Ionic mechanisms of post spike excitability changes during high-frequency firing rates

Abstract

Abstract Aims Axonal hyperexcitability in peripheral nerves has been observed in patients with neuropathic pain [1]. The use-dependent propagation of double pulses, recovery cycles, was found to be different in patients relative to healthy controls. Methods We study the mechanisms underlying the recovery cycle phenomenon using a biophysical model of a C-fiber [2]. The model represents the spatial extent of the axon including its passive properties as well as ion channels of Hodgkin-Huxley type. In vitro voltage clamp recordings from dissociated small DRG somata from rat were performed to assess model predictions.

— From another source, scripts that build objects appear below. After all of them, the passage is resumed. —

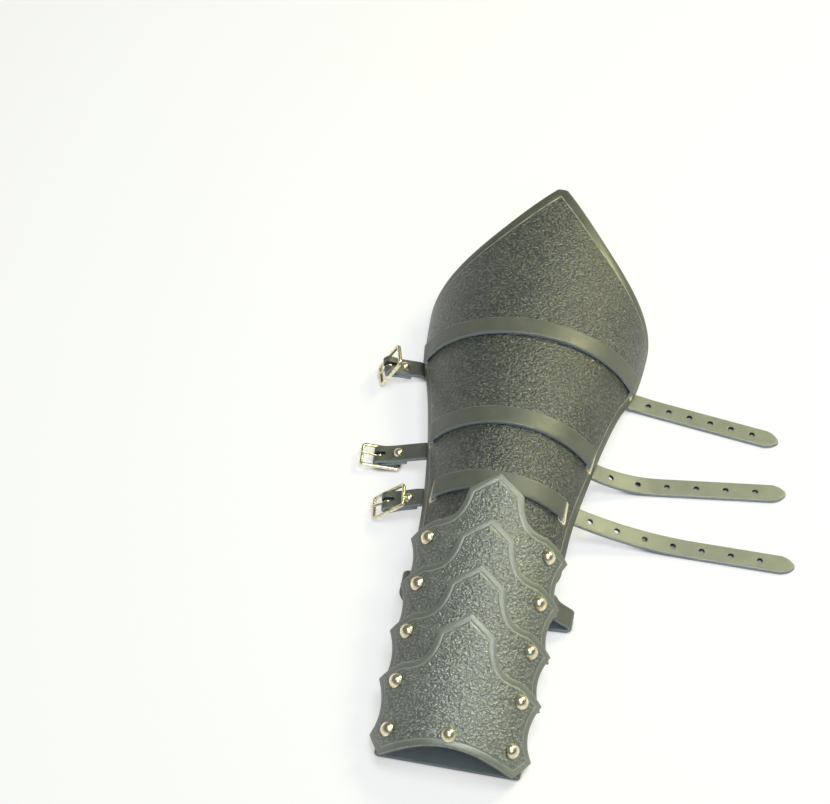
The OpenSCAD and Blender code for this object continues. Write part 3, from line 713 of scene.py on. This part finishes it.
def tooled(name, dark, light, groove_highlight, pebble, stretch, relief, line_at, groove_highlight_share, ior, gloss,
           rough_at):
    """Embossed leather: a pebbled glossy field with painted shade in its creases, a smooth border and
    a tooled line with a painted highlight. The pebbles' size, their relief and the line's distance from
    the edge are in mm."""
    mat, tree, bsdf = shader(name)
    flat, rim = sheet_values(tree)
    field = span(rim, line_at + 0.3, line_at + 1.2)
    border = maths("SUBTRACT", 1.0, field)

    # relief: bent cells with creases between them, and a fine grain
    squeeze = after(flat, "ShaderNodeVectorMath", 0, operation="MULTIPLY")
    squeeze.inputs[1].default_value = (1 / stretch, 1, 1)
    warp = after(squeeze.outputs[0], "ShaderNodeTexNoise", "Vector", Scale=6.0, Detail=2.0)
    bend = after(warp.outputs["Color"], "ShaderNodeVectorMath", 0, operation="MULTIPLY_ADD")
    bend.inputs[1].default_value = (WARP, WARP, WARP)
    link(squeeze.outputs[0], bend.inputs[2])
    per_cm = 10 / pebble
    cells = after(bend.outputs[0], "ShaderNodeTexVoronoi", "Vector", feature="SMOOTH_F1",
                  Scale=per_cm, Smoothness=0.5)
    creases = noise(squeeze.outputs[0], per_cm * 0.9, 2.5, 0.6, 1.0)
    fine = noise(flat, 34.0, 3.0, 0.6)
    height = weighted((cells.outputs["Distance"], -0.9), (creases, 1.5))
    total = weighted((times(height, field), 1), (fine, 0.08))
    link(bump(total, relief * MM), bsdf.inputs["Normal"])

    # colour: lighter where the pebble tops show wear and darker in the creases as painted shade, then a
    # painted highlight along the tooled line, and the rubbed outer edge
    cloud = noise(flat, 0.55, 4.0, 0.6)
    wear_and_crease_shade = span(height, 0.15, 0.85)
    shade = weighted((wear_and_crease_shade, times(field, 0.75)), (cloud, 0.4), (border, 0.22))
    base = ramp(shade, [(0.2, dark), (1.0, light)])
    # the pale line along the groove is a painted highlight
    off_line = maths("ABSOLUTE", maths("SUBTRACT", rim, line_at))
    patchy = span(noise(flat, 1.4, 2.0), 0.3, 0.6, 0.35 * groove_highlight_share, groove_highlight_share)
    line = times(span(off_line, 0.2, 0.7, 1.0, 0.0), patchy)
    base = mixed(line, base, groove_highlight)
    patchy = span(noise(flat, 4.0, 3.0), 0.35, 0.7, 0.1, 0.9)
    rubbed = times(span(rim, 0.1, 1.0, 0.45, 0.0), patchy)
    base = mixed(rubbed, base, tuple(min(1, v * WORN_EDGE_GAIN) for v in light))
    link(base, bsdf.inputs["Base Color"])

    rough = span(cloud, 0.3, 0.7, rough_at, rough_at + 0.07)
    rough = weighted((rough, 1), (border, 0.13), (wear_and_crease_shade, -0.05))
    link(rough, bsdf.inputs["Roughness"])
    bsdf.inputs["IOR"].default_value = ior
    bsdf.inputs["Specular IOR Level"].default_value = gloss
    return mat


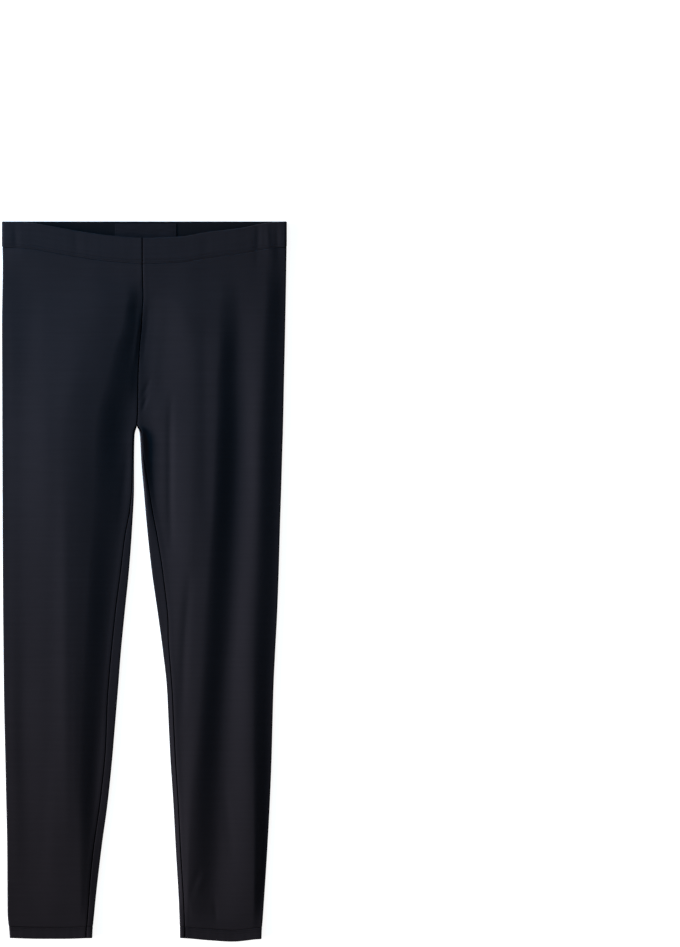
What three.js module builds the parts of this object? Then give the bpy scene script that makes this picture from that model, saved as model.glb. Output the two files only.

Results The model was able to replicate the transitions in excitability from subnormal to supernormal observed experimentally. For the model, supernormality depended on the degree of conduction slowing which in turn depends upon the frequency of stimulation, in accordance with experimental findings. In particular, we show that activity dependent conduction slowing is produced by the accumulation of intraaxonal sodium. We further show that the supernormal phase results from a reduced potassium current Kdr as a result of accumulation of periaxonal potassium in concert with a reduced influx of sodium through Nav1.7 relative to Nav1.8 current. This theoretical prediction of a relative shift in the sodium currents was supported by data from an in vitro preparation of small rat DRG somata showing a relative reduction in the magnitude of TTX-sensitive to TTX-resistant whole cell currents. Conclusions By providing mechanistic explanations of axonal excitability in terms of changes in ion channel activity, we suggest these channel changes can subsequently be used to discuss mechanisms of neuropathic pain.